As persons of faith, the two men “share a grounding in the Bible’s authenticity that G-d acts in history, including the Exodus from Egypt,” says Hoffmeier.

“Why celebrate Passover? Because you believe the Exodus took place. Why not mistreat the stranger? Because you were once strangers in Egypt. The more we know about history, the stronger our faith.”

Says the rabbi:“At the end of the day, to be religious is to pursue truth, to bridge spiritual and intellectual integrity. Only when we’re willing to take a deep dive on both scores can we see the larger picture.”
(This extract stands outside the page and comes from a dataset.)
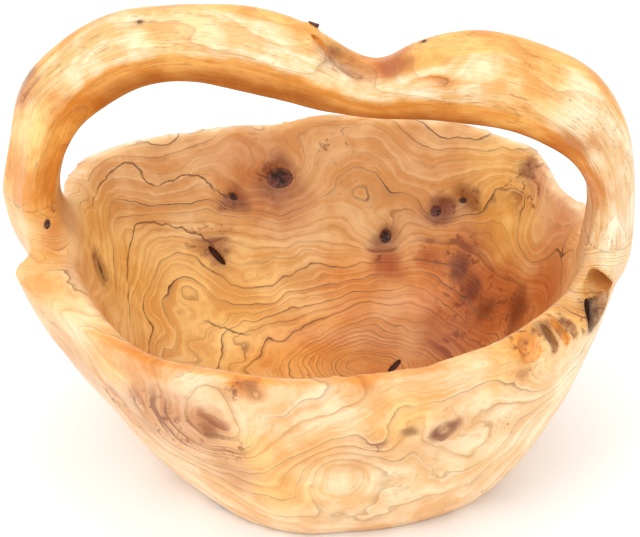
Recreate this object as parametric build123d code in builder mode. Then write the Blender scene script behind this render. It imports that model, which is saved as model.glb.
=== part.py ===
"""Carved root-wood bowl with a natural branch handle, in millimetres, +Z up.

The bowl is a thick, lopsided vessel hollowed out of one root burl. Its rim rises and falls, its wall is
thickest where the branch grows out of it, and the branch arches over the mouth from end to end.
X runs along the branch, Y from front to back, and the foot stands on Z = 0.
"""
from build123d import *

import math
import os
from typing import NamedTuple


class WallStation(NamedTuple):
    """One upright line of the wall, from the foot to the rim."""

    angle: float  # degrees round the bowl, from +X towards +Y
    reach: float  # radius of the rim's outer edge
    height: float  # height of the rim's inner edge
    rim: float  # thickness of the wall at the rim
    foot: float  # radius of the flat foot
    belly: float  # 1 is a straight wall, smaller is rounder
    swell: float  # how much further the wall stands out, two thirds of the way up
    bevel: float = 0.0  # how far the rim falls from its inner edge to its outer edge


class BranchStation(NamedTuple):
    """One cross-section of the branch."""

    place: tuple  # centre of the section
    depth: float  # thickness from the inside of the arch to the outside
    width: float  # thickness from front to back
    ridge: float  # how far out the front ridge lies, as a share of half the depth
    crest: float  # how far forward the crest lies, as a share of half the width
    crest_drop: float  # how far the crest lies below the top, as a share of half the depth


class Inclusion(NamedTuple):
    """A dead knot or a seam of ingrown bark, sitting in its own socket in the sound wood."""

    name: str
    place: tuple  # its middle; it is seated on the wood's surface, in line with the way it looks
    outward: tuple  # the way its face looks
    along: tuple  # the way its length runs
    length: float
    width: float
    depth: float
    proud: float = 0.0  # how far it stands out; 0 is cut flush with the wood


wall_stations = [
    WallStation(-90, 121, 108, 8, 84, 0.45, 0),
    WallStation(-68, 120, 108, 8, 86, 0.45, 0),
    WallStation(-50, 127, 109, 12, 91, 0.42, 0, 5),
    WallStation(-30, 138, 112, 18, 94, 0.38, 2, 12),
    WallStation(-10, 145, 115, 20, 88, 0.36, 1, 8),
    WallStation(8, 143, 113, 16, 81, 0.36, 1),
    WallStation(24, 137, 111, 10, 76, 0.38, 1),
    WallStation(38, 140, 121, 9, 75, 0.42, 0),
    WallStation(60, 129, 124, 10, 72, 0.45, 0),
    WallStation(88, 119, 124, 10, 68, 0.45, 0),
    WallStation(103, 123, 118, 10, 68, 0.46, 0),
    WallStation(122, 133, 117, 10, 72, 0.50, 0),
    WallStation(143, 148, 116, 11, 76, 0.55, 0),
    WallStation(160, 142, 113, 14, 75, 0.60, 0),
    WallStation(173, 137, 110, 17, 74, 0.60, 3),
    WallStation(187, 147, 107, 29, 74, 0.60, 3),
    WallStation(200, 135, 106, 21, 76, 0.60, 3),
    WallStation(214, 128, 105, 13, 76, 0.56, 2),
    WallStation(228, 125, 105, 8, 77, 0.54, 1),
    WallStation(248, 121, 107, 8, 82, 0.50, 0),
]

branch_stations = [
    BranchStation((-116, 22, 68), 16, 44, 0.0, 0.2, 0.1),
    BranchStation((-126, 23, 88), 24, 52, 0.0, 0.2, 0.1),
    BranchStation((-137, 23, 108), 28.5, 52, -0.1, 0.2, 0.1),
    BranchStation((-141.5, 23.5, 128), 27.5, 48, -0.1, 0.2, 0.1),
    BranchStation((-138, 23.5, 147), 27.5, 46, 0.0, 0.2, 0.1),
    BranchStation((-127.5, 22.5, 176.5), 34.5, 45, 0.2, 0.2, 0.1),
    BranchStation((-113, 20.5, 192), 37, 44, 0.3, 0.15, 0.1),
    BranchStation((-91, 17.5, 206), 36.5, 44, 0.35, 0.15, 0.0),
    BranchStation((-65, 14, 211.7), 35, 44, 0.35, 0.15, 0.0),
    BranchStation((-40, 10.5, 211.2), 38.5, 44, 0.3, 0.2, 0.05),
    BranchStation((-12, 6.5, 205.2), 37.5, 42, 0.2, 0.45, 0.2),
    BranchStation((8, 3.5, 198), 30.5, 41, 0.2, 0.65, 0.4),
    BranchStation((26, 1, 195.3), 27, 42, 0.3, 0.75, 0.45),
    BranchStation((45, -2, 200), 35.5, 44, 0.4, 0.7, 0.4),
    BranchStation((70, -5.5, 203.7), 43, 50, 0.3, 0.5, 0.25),
    BranchStation((95, -9, 199.5), 42, 50, 0.2, 0.3, 0.1),
    BranchStation((116, -12, 189.5), 39.5, 48, 0.1, 0.2, 0.1),
    BranchStation((130, -14, 173), 30, 47, -0.1, 0.2, 0.1),
    BranchStation((137, -15, 150), 23, 47, -0.2, 0.2, 0.1),
    BranchStation((137.5, -16, 128), 23.5, 50, -0.2, 0.2, 0.1),
    BranchStation((133, -18, 107), 21, 54, -0.1, 0.2, 0.1),
    BranchStation((122, -20, 82), 15, 46, 0.0, 0.2, 0.1),
]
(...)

Still, it’s not always easy to reconcile faith and the historical record. For Nechama Moskowitz of Chicago, “the trip opened my brain to something outside the scope of what I grew up with.”

Every objection Moskowitz raised was answered with respect, she says.

Harold Berman’s takeaway: “The long view, to see the Torah as rooted in our ancestors’ world and not our own 21st-century sensibilities, but also to see it as eternal, for every generation to live by, that’s the gift the rabbi and this trip gave us.”

“We all view the world through our own little fishbowl, so it’s exciting when you take something they think they know . . . and show them a new dimension that they never saw before,” says the rabbi, who is planning two more tours for next winter.

“There’s nothing as inspiring as a total immersion in the unexpected — hearing our story as we literally walk in our ancestors’ footsteps.”

So at the seder, what’s the answer for when the child asks the fifth question: “Why did I see on the internet there was no such thing as the Exodus?”

Says Rabbi Berman: “Now, with everything we’re learning, as Jews around the world gather on the night of Passover to celebrate the liberation from Egyptian oppression, they can speak the words of the Haggadah, ‘We were slaves to Pharaoh in Egypt,’ with confidence and integrity. After 3,300 years, you can’t ask for more than that.”